**Stored data**.
= = = = =
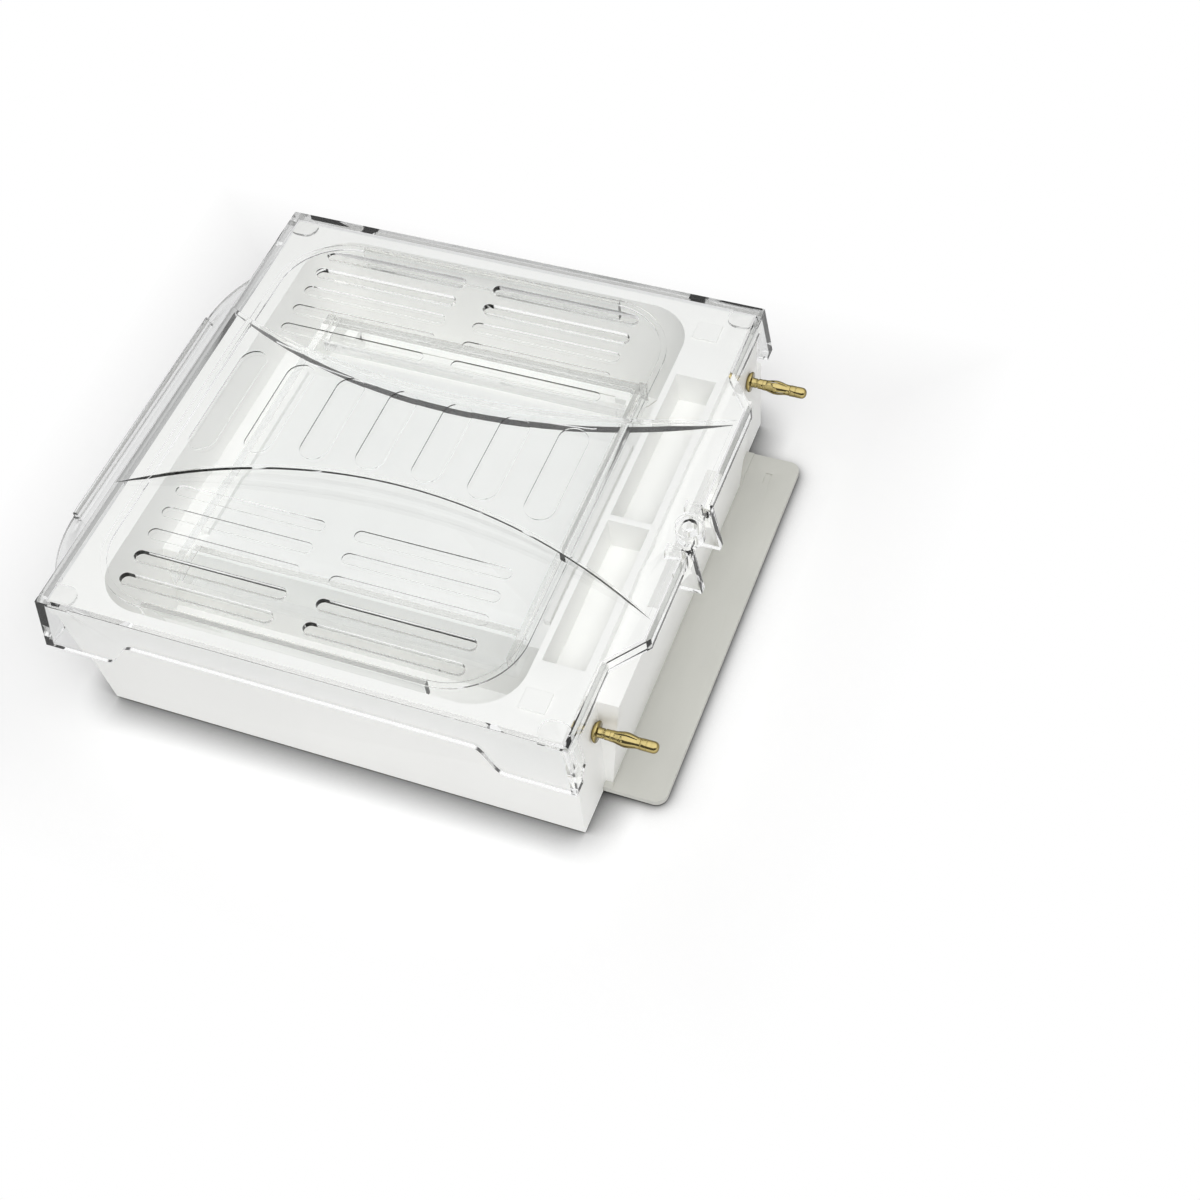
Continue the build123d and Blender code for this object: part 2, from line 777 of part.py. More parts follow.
for side, name in ((-1, "front_dam"), (1, "back_dam")):
    y_outer = side * tray_half
    y_inner = side * (tray_half - dam_width)
    with BuildPart() as dam:
        slab(-tray_left + tray_wall + dam_gap, tray_right - tray_wall - dam_gap,
             min(y_outer, y_inner), max(y_outer, y_inner), tray_floor_z, tray_floor_z + dam_height)
        chamfer(dam.faces().sort_by(Axis.Z)[-1].edges(), dam_chamfer)
    save(dam.part, name)


# Plugs: flange, collar, core, tip and threaded tail in one turned piece

spring_start = plug_start + flange_thickness + neck_length
spring_end = spring_start + spring_length


def plug_profile():
    """Half section of a plug along its axis."""
    with BuildSketch(Plane.XY) as profile:
        with BuildLine():
            Polyline(
                (tail_end, 0), (tail_end, tail_radius), (plug_start, tail_radius),
                (plug_start, flange_radius - flange_taper),
                (plug_start + flange_taper, flange_radius),
                (plug_start + flange_thickness, flange_radius),
                (plug_start + flange_thickness, neck_radius), (spring_start, neck_radius),
                (spring_start, core_radius), (spring_end, core_radius),
                (spring_end, plug_radius), (plug_reach, plug_radius), (plug_reach, 0),
                close=True,
            )
        make_face()
        fillet(profile.vertices().sort_by(Axis.X)[-2:].sort_by(Axis.Y)[-1], tip_round)
    return profile.sketch


def spring_profile():
    """Half section of the leaf spring: plain rings at both ends, bulged between them."""
    outer = spring_ring_radius
    inner = spring_ring_radius - leaf_wall
    left = spring_start + thread_gap
    right = spring_end - thread_gap
    bulge_left = left + spring_ring
    bulge_right = right - spring_ring
    middle = (left + right) / 2
    with BuildSketch(Plane.XY) as profile:
        with BuildLine():
            Polyline((bulge_left, inner), (left, inner), (left, outer), (bulge_left, outer))
            ThreePointArc((bulge_left, outer), (middle, outer + leaf_bulge), (bulge_right, outer))
            Polyline((bulge_right, outer), (right, outer), (right, inner), (bulge_right, inner))
            ThreePointArc((bulge_right, inner), (middle, inner + leaf_bulge), (bulge_left, inner))
        make_face()
    return profile.sketch


def turned(sketch, side):
    """Turn a half section about the axis of the plug on the given side."""
    with BuildPart() as piece:
        revolve(sketch, axis=Axis.X)
    return Pos(centre_x, side * plug_y, plug_z) * piece.part


def nut_plan(x, side):
    """Hexagon with its hole, across the plug's tail."""
    with BuildSketch(pin_plane(x, side * plug_y, plug_z)) as plan:
        RegularPolygon(nut_across / 2, 6, major_radius=False)
        Circle(tail_radius + thread_gap, mode=Mode.SUBTRACT)
    return plan.sketch


def ring_plan(x, y, z, outer, inner):
    """Flat ring across a pin."""
    with BuildSketch(pin_plane(x, y, z)) as plan:
        Circle(outer)
        Circle(inner, mode=Mode.SUBTRACT)
    return plan.sketch


def strip_plan(side):
    """Connecting strip with a hole for the tail and one for the post."""
    middle_z = (plug_z + post_z) / 2
    with BuildSketch(pin_plane(strip_x, side * plug_y, middle_z)) as plan:
        Rectangle(strip_width, plug_z - post_z + 2 * strip_margin)
        with Locations((0, plug_z - middle_z)):
            Circle(tail_radius + thread_gap, mode=Mode.SUBTRACT)
        with Locations((0, post_z - middle_z)):
            Circle(post_radius + thread_gap, mode=Mode.SUBTRACT)
    return plan.sketch


def make_electrode(side, pole):
    """All pieces of one electrode, from the plug outside to the wire in the reservoir."""
    y = side * plug_y
    save(turned(plug_profile(), side), f"{pole}_plug")

    with BuildPart() as spring:
        revolve(spring_profile(), axis=Axis.X)
        slot_length = spring_length - 2 * thread_gap - 2 * spring_ring
        with Locations(((spring_start + spring_end) / 2, 0, 0)):
            for turn in range(leaf_slots // 2):
                Box(slot_length, slot_width, 2 * flange_radius,
                    rotation=(90 * turn, 0, 0), mode=Mode.SUBTRACT)
    save(Pos(centre_x, y, plug_z) * spring.part, f"{pole}_spring")

    with BuildPart() as nuts:
        extrude(nut_plan(pocket_right - washer_thickness - nut_thickness, side),
                amount=nut_thickness)
        extrude(nut_plan(strip_x - nut_thickness, side), amount=nut_thickness)
        extrude(nut_plan(strip_x + strip_thickness, side), amount=nut_thickness)
    save(nuts.part, f"{pole}_nuts")

    with BuildPart() as washer:
        extrude(ring_plan(pocket_right - washer_thickness, y, plug_z, washer_radius,
                          tail_radius + thread_gap), amount=washer_thickness)
    save(washer.part, f"{pole}_washer")

    with BuildPart() as strip:
        extrude(strip_plan(side), amount=strip_thickness)
    save(strip.part, f"{pole}_strip")

    with BuildPart() as post:
        with BuildSketch(pin_plane(post_inner, y, post_z)):
            Circle(post_radius)
        extrude(amount=post_outer - post_inner)
    save(post.part, f"{pole}_post")

    with BuildPart() as seal:
        extrude(ring_plan(pocket_left, y, post_z, seal_radius, post_radius + thread_gap),
                amount=seal_length)
    save(seal.part, f"{pole}_seal")

    start = Vector(centre_x + post_inner, y, post_z)
    with BuildPart() as wire:
        with BuildLine():
            FilletPolyline(
                start, start - Vector(wire_lead, 0, 0),
                (centre_x + wire_right, y, wire_z), (centre_x + wire_left, y, wire_z),
                radius=wire_bend,
            )
        with BuildSketch(Plane(origin=start, z_dir=(-1, 0, 0))):
            Circle(wire_radius)
        sweep()
    save(wire.part, f"{pole}_wire")

    with BuildPart() as holders:
        for x in (holder_left, holder_right):
            slab(x, x + holder_length, y - holder_width / 2, y + holder_width / 2,
                 reservoir_floor_z, reservoir_floor_z + holder_height)
        with BuildSketch(pin_plane(holder_left, y, wire_z)):
            Circle(holder_hole)
        extrude(amount=holder_right - holder_left + holder_length, mode=Mode.SUBTRACT)
    save(holders.part, f"{pole}_holders")

    with BuildPart() as cap:
        with BuildSketch(level(rim_z)):
            with Locations((cap_x, side * cap_y)):
                Rectangle(cap_length, cap_width)
        extrude(amount=cap_plate)
        with BuildSketch(level(rim_z)):
            with Locations((cap_x, side * cap_y)):
                Rectangle(cap_length - 2 * cap_margin - 2 * cap_gap,
                          cap_width - 2 * cap_margin - 2 * cap_gap)
        extrude(amount=-wall)
    save(cap.part, f"{pole}_cap")


make_electrode(-1, "anode")
make_electrode(1, "cathode")
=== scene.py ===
"""Looks for the horizontal electrophoresis tank: white tank, clear lid, gold plugs, pale studio."""

import math

import bmesh
import bpy
from mathutils import Matrix, Vector


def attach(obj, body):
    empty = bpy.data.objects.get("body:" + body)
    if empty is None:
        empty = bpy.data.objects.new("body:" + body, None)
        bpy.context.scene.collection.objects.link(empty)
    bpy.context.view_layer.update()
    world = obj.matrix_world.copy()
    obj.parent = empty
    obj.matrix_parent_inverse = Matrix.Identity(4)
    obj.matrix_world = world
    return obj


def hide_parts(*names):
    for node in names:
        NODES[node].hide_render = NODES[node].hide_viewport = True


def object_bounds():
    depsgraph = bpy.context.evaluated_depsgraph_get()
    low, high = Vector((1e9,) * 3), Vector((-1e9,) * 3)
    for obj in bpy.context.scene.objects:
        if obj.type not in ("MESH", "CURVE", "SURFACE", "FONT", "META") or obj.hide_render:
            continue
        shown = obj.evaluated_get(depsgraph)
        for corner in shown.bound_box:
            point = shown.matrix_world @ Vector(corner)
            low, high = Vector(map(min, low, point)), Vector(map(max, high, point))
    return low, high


bl_info = {
    "name": "Electrophoresis Tank Dresser",
    "version": (1, 0, 0),
    "blender": (4, 5, 0),
    "location": "View3D > Sidebar > Gel Tank",
    "description": "Dresses the packed tank with rounded mouldings, plugs, wires and materials",
    "category": "Object",
}

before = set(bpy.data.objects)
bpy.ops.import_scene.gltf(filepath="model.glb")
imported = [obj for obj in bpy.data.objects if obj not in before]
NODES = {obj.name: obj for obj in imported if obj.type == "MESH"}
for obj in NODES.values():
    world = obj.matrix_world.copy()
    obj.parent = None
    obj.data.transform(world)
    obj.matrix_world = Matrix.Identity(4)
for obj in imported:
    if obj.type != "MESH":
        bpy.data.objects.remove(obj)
CAD_BOX = [list(corner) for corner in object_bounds()]
MM = 0.001
POLES = ("anode", "cathode")
# the lid's flat top in millimetres: its left edge, half depth and height
LID_LEFT, LID_HALF, LID_TOP = -94.5, 96.8, 57.0
# its right edge at the corners and where it steps out, in millimetres
LID_RIGHT, LID_STEP = 91.9, 101.9
# distance from the middle, in millimetres, where the corners and the stepped-out part begin
CORNER_FROM, STEP_FROM = 63.0, 19.0
SKIRT_FLARE = 0.1    # how far the lid's skirts lean out for each unit of height
# points closer than this are one, and faces that turn less than this many degrees are flat
MERGE, FLAT_ANGLE = 0.002 * MM, 0.5
# edges that turn more than this many degrees are rounded, or stay sharp on a turned piece
ROUNDED_ANGLE, SHARP_ANGLE = 28.0, 35.0


# Sizes and colours

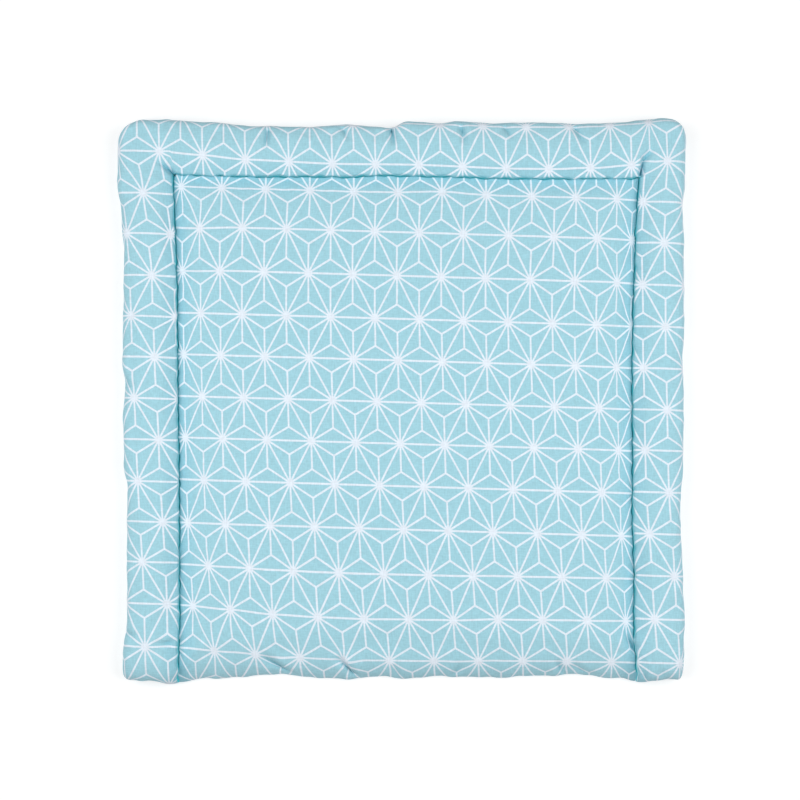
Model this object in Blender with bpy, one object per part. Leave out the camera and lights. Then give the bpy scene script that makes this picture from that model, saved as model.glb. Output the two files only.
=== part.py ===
"""Padded changing mat, lying flat: one filled cloth bag with a raised bolster down each side and
across the head, each bolster parted from the lying pad by a sewn channel.

Metres, +Z up. The mat's head points to +Y, and it lies on z = 0 with the origin under its middle.
"""

import math
from collections import namedtuple

import bmesh
import bpy
from mathutils import Vector

# Size over all
MAT_WIDTH = 0.776
MAT_LENGTH = 0.770

# Heights above the surface that the mat lies on
BOLSTER_HEIGHT = 0.048
PAD_HEIGHT = 0.034
PAD_CROWN = 0.006
CHANNEL_TOP = 0.017
CHANNEL_UNDER = 0.011
RIM_HEIGHT = 0.021
FRONT_RIM_HEIGHT = 0.009

# Where the three channels are sewn, before their unevenness
LEFT_CHANNEL = -0.304
RIGHT_CHANNEL = 0.313
HEAD_CHANNEL = 0.303

# How far in from the rim or from a channel the cloth takes to reach its full height
SIDE_ROLL = 0.022
FRONT_ROLL = 0.032
UNDER_ROLL = 0.016
BOLSTER_SHOULDER = 0.036
PAD_SHOULDER = 0.058
UNDER_SHOULDER = 0.022

# How square the cloth rolls over: 2 is round, less is sloped, more is boxy
SIDE_BULGE = 2.1
FRONT_PAD_BULGE = 1.75
FRONT_BOLSTER_BULGE = 3.0
SHOULDER_BULGE = 2.0

# How far a side bolster's end reaches into the pad's front, and how far in the front's shape carries
BOLSTER_END_FROM = -0.010
BOLSTER_END_TO = 0.020
FRONT_RIM_REACH = 0.080
FRONT_SHIFT_REACH = 0.110
HEAD_SHIFT_FADE = 4

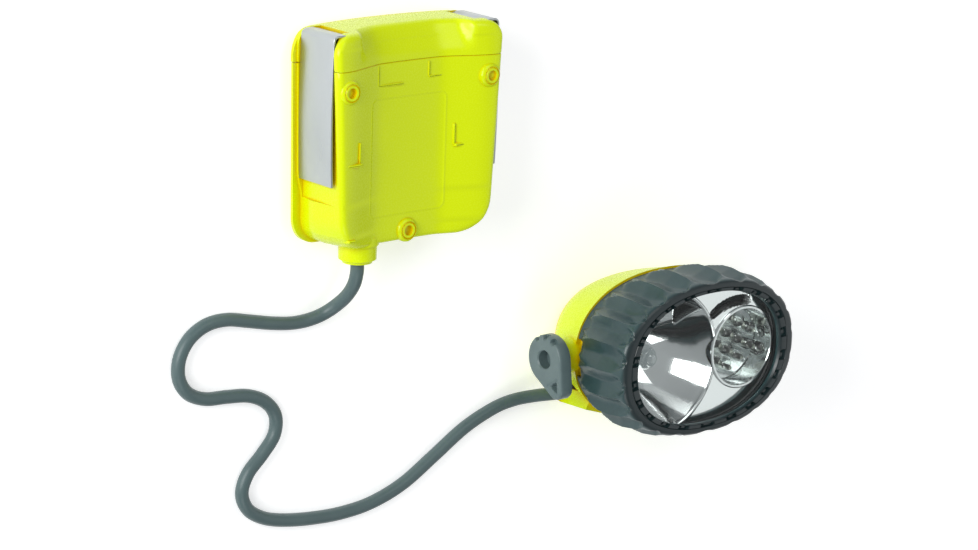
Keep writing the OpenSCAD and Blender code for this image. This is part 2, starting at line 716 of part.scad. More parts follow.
= = = = =
**Your task**.
Your task is to reproduce exactly the lines beginning at the line containing "extrude(amount=cap_plate)" and ending at the line containing "return low, high", inclusive.

**Solution to this problem**.
        extrude(amount=cap_plate)
        with BuildSketch(level(rim_z)):
            with Locations((cap_x, side * cap_y)):
                Rectangle(cap_length - 2 * cap_margin - 2 * cap_gap,
                          cap_width - 2 * cap_margin - 2 * cap_gap)
        extrude(amount=-wall)
    save(cap.part, f"{pole}_cap")


make_electrode(-1, "anode")
make_electrode(1, "cathode")
=== scene.py ===
"""Looks for the horizontal electrophoresis tank: white tank, clear lid, gold plugs, pale studio."""

import math

import bmesh
import bpy
from mathutils import Matrix, Vector


def attach(obj, body):
    empty = bpy.data.objects.get("body:" + body)
    if empty is None:
        empty = bpy.data.objects.new("body:" + body, None)
        bpy.context.scene.collection.objects.link(empty)
    bpy.context.view_layer.update()
    world = obj.matrix_world.copy()
    obj.parent = empty
    obj.matrix_parent_inverse = Matrix.Identity(4)
    obj.matrix_world = world
    return obj


def hide_parts(*names):
    for node in names:
        NODES[node].hide_render = NODES[node].hide_viewport = True


def object_bounds():
    depsgraph = bpy.context.evaluated_depsgraph_get()
    low, high = Vector((1e9,) * 3), Vector((-1e9,) * 3)
    for obj in bpy.context.scene.objects:
        if obj.type not in ("MESH", "CURVE", "SURFACE", "FONT", "META") or obj.hide_render:
            continue
        shown = obj.evaluated_get(depsgraph)
        for corner in shown.bound_box:
            point = shown.matrix_world @ Vector(corner)
            low, high = Vector(map(min, low, point)), Vector(map(max, high, point))
    return low, high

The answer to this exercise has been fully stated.